There are two key elements to the formulation of a mathematical decision problem:

1. Objective: Here, we define a quantity that is to be maximized or minimized.


We might choose one of the three components of the energy trilemma, or we
could try to balance them by placing them on the same footing. For example,
if we assign a monetary value to reliability and carbon emissions, we can
minimize the total costs. Whichever choice we make, in this setup we
consider a decision optimal if it attains the best value of our objective, among
all other possible options.

2. Constrains: Our freedom to select an optimal decision is constrained by the


limits of our system. For example, we cannot produce more power than a
generator is physically capable of producing. We cannot spend money we do
not have without resorting to a more expensive loan. This category can also
include limits we choose to impose, such as limits on CO2 emissions or limits
that ensure the physical safety of maintenance workers.
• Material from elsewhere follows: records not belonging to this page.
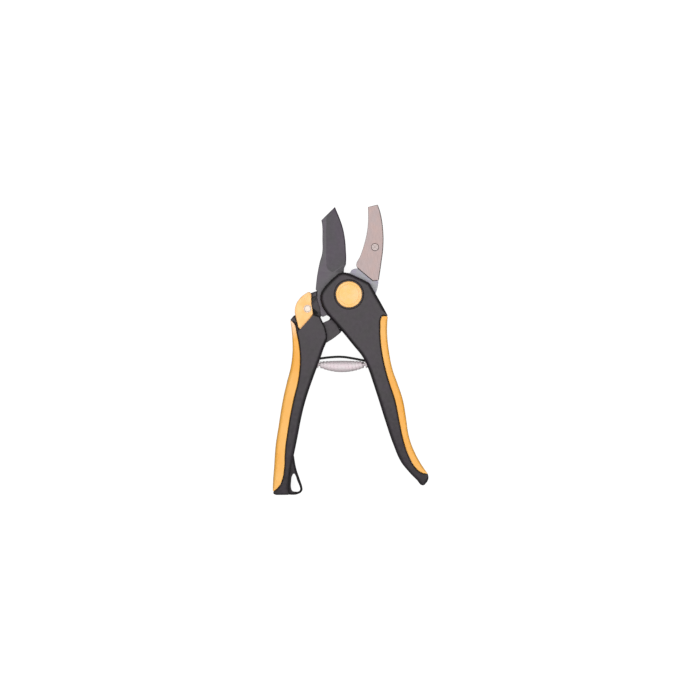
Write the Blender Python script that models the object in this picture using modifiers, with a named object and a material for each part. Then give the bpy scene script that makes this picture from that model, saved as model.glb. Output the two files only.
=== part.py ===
"""Bypass pruning shears, lying on their back with the jaws and handles fully open.

X points right, Y runs from the pivot to the blade tips and Z points up, away from the
surface that the handles rest on. The origin is on the pivot's axis, in that surface.
Lengths in this file are millimetres and angles degrees: MM turns lengths into metres.
The blade is fixed in the right handle and the hook in the left handle, which turns
anticlockwise about the pivot to close. Outlines run clockwise or anticlockwise alike.
"""

import math

import bmesh
import bpy
from mathutils import Vector

MM = 0.001

# Gaps: between pieces that touch, and of a shaft that turns in its bush.
GAP = 0.3
RUNNING_GAP = 0.1

# Heights above the resting surface, from the back of the shears to the front.
HANDLE_TOP = 17.4
CHEEK_BACK = 1.0
CHEEK_FRONT = 6.0
CARRIER_BACK = CHEEK_FRONT + GAP
CARRIER_FRONT = 9.0
HOOK_FRONT = 9.8
TONGUE_FRONT = 7.9
BLADE_BACK = HOOK_FRONT + GAP
BLADE_FRONT = 12.8
HEAD_BACK = BLADE_FRONT + GAP
FLANGE_BACK = 3.0
FLANGE_FRONT = 12.6
PLATFORM_BACK = 1.4
PLATFORM_FRONT = 9.8
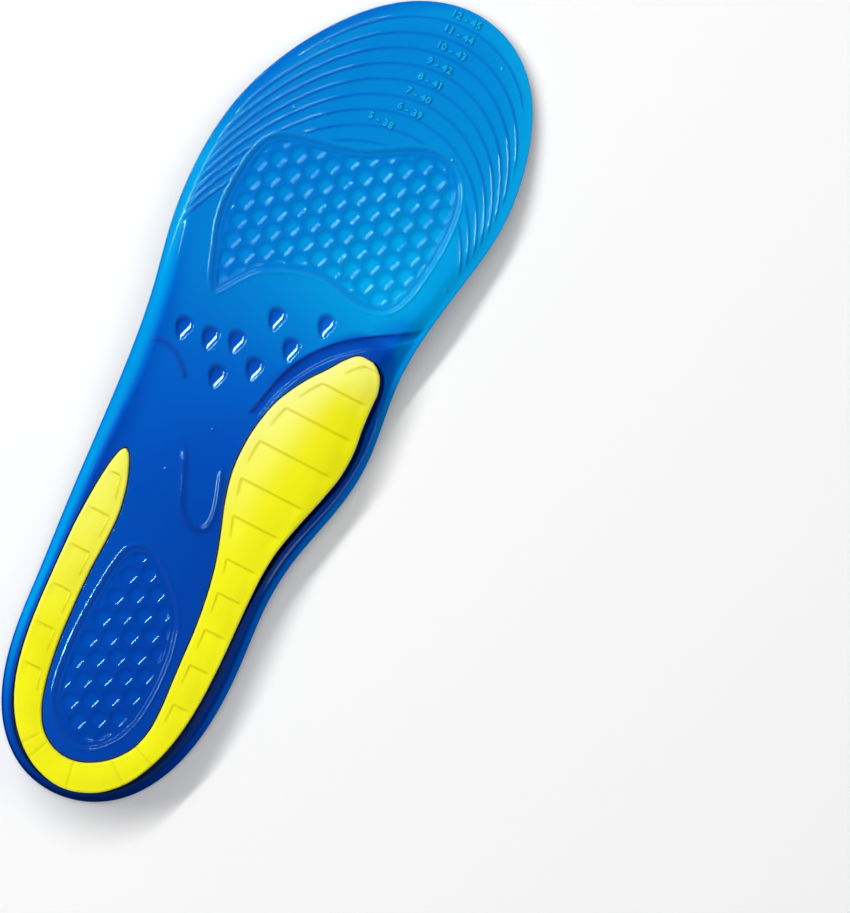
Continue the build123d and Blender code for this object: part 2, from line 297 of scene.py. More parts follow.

Together, the objective and the constraints make up the decision problem. Once it
has been formulated precisely, we can try to solve it. That is, we try to identify the
optimal decision.

1.4 Complexity in decision making

Finding that optimal decision may be easy, or difficult – that depends on the problem.
However, in general, we can define a few factors that significantly influence problem
complexity. These factors are

1. Timespan
Decisions that only concern the short term are generally the simplest. At the
other end of the scale, complexities stack up if we consider long-term plans or
the impact that short-term decisions have on future decisions.

2. Scale
This is the most obvious factor of the problem you are dealing with. In a
national electricity network, there are many more possible actions and
constraints to consider than for the case of a single home.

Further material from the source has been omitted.